◆ **GOAL OF THE EXERCISE**
Reproduce each line exactly, including spacing and punctuation.

◆ **RECORDED DATA**
---

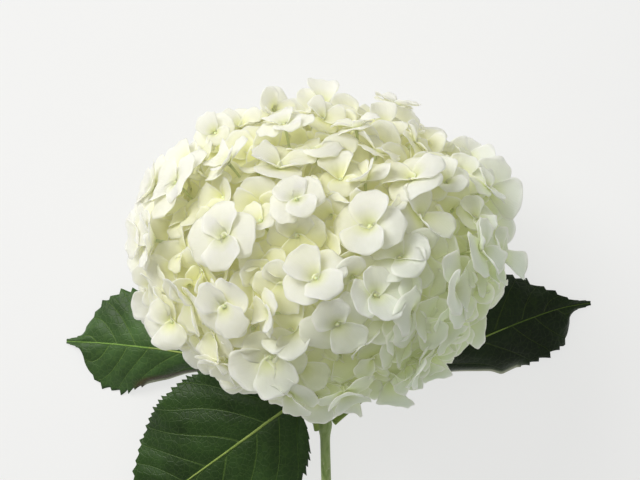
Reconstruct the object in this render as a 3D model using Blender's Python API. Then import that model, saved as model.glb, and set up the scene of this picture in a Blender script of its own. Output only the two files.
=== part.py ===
"""A cut mophead hydrangea lying on a flat surface.

The stem runs along Y with its cut end at -Y, and the flower head is at +Y, leaning up from the
surface. The head rests on its underside, where the lowest florets are pressed flat. The woody stem
divides inside the head into rays. Each ray carries one small branch of florets: four-lobed flowers
on thin stalks. Four leaves leave the stem at one joint just below the head.
Units are metres, +Z is up, and the surface is at z = 0.
"""

import math

import bmesh
import bpy
from mathutils import Matrix, Vector

# ---- the flower head: a spheroid, wide across its axis and shorter along it ----
HEAD_CENTRE = Vector((-0.0022, 0.0795, 0.0800))
HEAD_TILT = math.radians(30)  # the head's axis above the surface
HEAD_ACROSS = 0.088  # semi-axes to the middle layer of florets
HEAD_ALONG = 0.064
COVERED = math.radians(140)  # how far from the top of the head the florets reach
LAYER_STEP = 0.005  # florets lie in three layers, inner, middle and outer

# ---- a floret ----
FLORET_THICK = 0.0009
FLORET_CUP = 0.0006  # the tips rise over the middle by this much
NOTCH = 0.64  # reach of the notch between two lobes, over the reach of a lobe
LOBE_HALF_ANGLE = math.radians(29)
FLORET_GAP = 0.0005
BUD_RISE = 0.0012  # the stalk's end stands this far over the middle of the lobes
STALK_RADIUS = 0.0007
RAY_RADIUS = 0.0010
BRANCH_RADIUS = 0.0017
KNUCKLE_RADIUS = 0.0017
CLUSTER_SIZE = 3
CLUSTER_SPAN = 0.040  # florets of one cluster are no farther than this from its first
FILL_SPACING = 0.0172  # the filling florets stop when none fits this far from all the others
FILL_SIZE = 0.027
FILL_PLACES = 900  # places tried when filling
LARGEST_SHARE = 0.56  # of the gap to a neighbour, for the larger floret of the two
STALK_PASSING = 0.0032  # a stalk this close to a floret's plane passes beside it
LEAST_REACH = 0.004
RAY_REACH = 0.60  # how far from the branching point to the florets a ray goes
MAIN_BRANCHES = 7
FORK_SHARE = 0.42  # how far along its rays a main branch divides
BRANCHING_RADIUS = 0.0034

# Florets on the upper side, in millimetres from the head's centre as seen from above:
# x, y, layer (0 inner, 1 middle, 2 outer), size across.
FACE_FLORETS = (
    (-12, 20, 2, 25), (19, 10, 2, 27), (-43, 5, 2, 31), (-75, 4, 2, 28), (-43, -24, 2, 28),
    (-63, -24, 1, 30), (-13, 9, 1, 25), (-4, -12, 2, 26), (-19, -14, 1, 26), (12, -11, 1, 22),
    (21, -19, 2, 25), (32, -3, 2, 24), (5, -31, 2, 28), (-15, -36, 1, 25), (58, -18, 2, 28),
    (38, -27, 2, 30), (70, 0, 2, 26), (73, -12, 1, 23), (53, 2, 0, 23), (56, 32, 1, 21),
    (39, 32, 2, 28), (-18, 54, 2, 25), (24, 47, 1, 21), (43, 17, 1, 30), (71, 16, 1, 21),
    (83, 14, 0, 18), (73, 28, 2, 22), (67, 38, 1, 21), (52, 41, 0, 22), (43, 53, 1, 21),
    (28, 61, 1, 20), (14, 54, 2, 22), (-1, 64, 1, 20), (-25, 68, 2, 20), (-41, 61, 1, 21),
    (-51, 54, 2, 20), (-60, 45, 1, 19), (-43, 38, 2, 23), (-66, 29, 2, 30), (-49, 28, 0, 20),
    (-32, 25, 0, 23), (-21, 39, 1, 28), (-5, 47, 1, 26), (7, 36, 0, 23), (18, 34, 1, 24),
    (-53, 17, 0, 18), (-61, -8, 0, 24), (-29, 14, 1, 20), (-29, -3, 0, 23), (-24, -27, 2, 20),
    (-35, -37, 0, 23), (-53, -39, 1, 26), (-46, -51, 2, 23), (-25, -49, 1, 28), (-16, -62, 2, 27),
    (9, -63, 2, 26), (-3, -46, 0, 24), (29, -29, 1, 25), (33, -43, 1, 23), (44, -52, 2, 23),
    (23, -53, 0, 23), (49, -9, 0, 23),
)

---

◆ **ANSWER TO THE TASK**
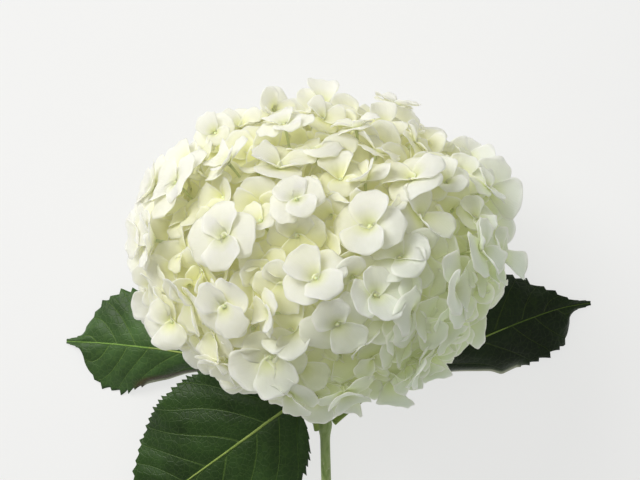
Reconstruct the object in this render as a 3D model using Blender's Python API. Then import that model, saved as model.glb, and set up the scene of this picture in a Blender script of its own. Output only the two files.
=== part.py ===
"""A cut mophead hydrangea lying on a flat surface.

The stem runs along Y with its cut end at -Y, and the flower head is at +Y, leaning up from the
surface. The head rests on its underside, where the lowest florets are pressed flat. The woody stem
divides inside the head into rays. Each ray carries one small branch of florets: four-lobed flowers
on thin stalks. Four leaves leave the stem at one joint just below the head.
Units are metres, +Z is up, and the surface is at z = 0.
"""

import math

import bmesh
import bpy
from mathutils import Matrix, Vector

# ---- the flower head: a spheroid, wide across its axis and shorter along it ----
HEAD_CENTRE = Vector((-0.0022, 0.0795, 0.0800))
HEAD_TILT = math.radians(30)  # the head's axis above the surface
HEAD_ACROSS = 0.088  # semi-axes to the middle layer of florets
HEAD_ALONG = 0.064
COVERED = math.radians(140)  # how far from the top of the head the florets reach
LAYER_STEP = 0.005  # florets lie in three layers, inner, middle and outer

# ---- a floret ----
FLORET_THICK = 0.0009
FLORET_CUP = 0.0006  # the tips rise over the middle by this much
NOTCH = 0.64  # reach of the notch between two lobes, over the reach of a lobe
LOBE_HALF_ANGLE = math.radians(29)
FLORET_GAP = 0.0005
BUD_RISE = 0.0012  # the stalk's end stands this far over the middle of the lobes
STALK_RADIUS = 0.0007
RAY_RADIUS = 0.0010
BRANCH_RADIUS = 0.0017
KNUCKLE_RADIUS = 0.0017
CLUSTER_SIZE = 3
CLUSTER_SPAN = 0.040  # florets of one cluster are no farther than this from its first
FILL_SPACING = 0.0172  # the filling florets stop when none fits this far from all the others
FILL_SIZE = 0.027
FILL_PLACES = 900  # places tried when filling
LARGEST_SHARE = 0.56  # of the gap to a neighbour, for the larger floret of the two
STALK_PASSING = 0.0032  # a stalk this close to a floret's plane passes beside it
LEAST_REACH = 0.004
RAY_REACH = 0.60  # how far from the branching point to the florets a ray goes
MAIN_BRANCHES = 7
FORK_SHARE = 0.42  # how far along its rays a main branch divides
BRANCHING_RADIUS = 0.0034

# Florets on the upper side, in millimetres from the head's centre as seen from above:
# x, y, layer (0 inner, 1 middle, 2 outer), size across.
FACE_FLORETS = (
    (-12, 20, 2, 25), (19, 10, 2, 27), (-43, 5, 2, 31), (-75, 4, 2, 28), (-43, -24, 2, 28),
    (-63, -24, 1, 30), (-13, 9, 1, 25), (-4, -12, 2, 26), (-19, -14, 1, 26), (12, -11, 1, 22),
    (21, -19, 2, 25), (32, -3, 2, 24), (5, -31, 2, 28), (-15, -36, 1, 25), (58, -18, 2, 28),
    (38, -27, 2, 30), (70, 0, 2, 26), (73, -12, 1, 23), (53, 2, 0, 23), (56, 32, 1, 21),
    (39, 32, 2, 28), (-18, 54, 2, 25), (24, 47, 1, 21), (43, 17, 1, 30), (71, 16, 1, 21),
    (83, 14, 0, 18), (73, 28, 2, 22), (67, 38, 1, 21), (52, 41, 0, 22), (43, 53, 1, 21),
    (28, 61, 1, 20), (14, 54, 2, 22), (-1, 64, 1, 20), (-25, 68, 2, 20), (-41, 61, 1, 21),
    (-51, 54, 2, 20), (-60, 45, 1, 19), (-43, 38, 2, 23), (-66, 29, 2, 30), (-49, 28, 0, 20),
    (-32, 25, 0, 23), (-21, 39, 1, 28), (-5, 47, 1, 26), (7, 36, 0, 23), (18, 34, 1, 24),
    (-53, 17, 0, 18), (-61, -8, 0, 24), (-29, 14, 1, 20), (-29, -3, 0, 23), (-24, -27, 2, 20),
    (-35, -37, 0, 23), (-53, -39, 1, 26), (-46, -51, 2, 23), (-25, -49, 1, 28), (-16, -62, 2, 27),
    (9, -63, 2, 26), (-3, -46, 0, 24), (29, -29, 1, 25), (33, -43, 1, 23), (44, -52, 2, 23),
    (23, -53, 0, 23), (49, -9, 0, 23),
)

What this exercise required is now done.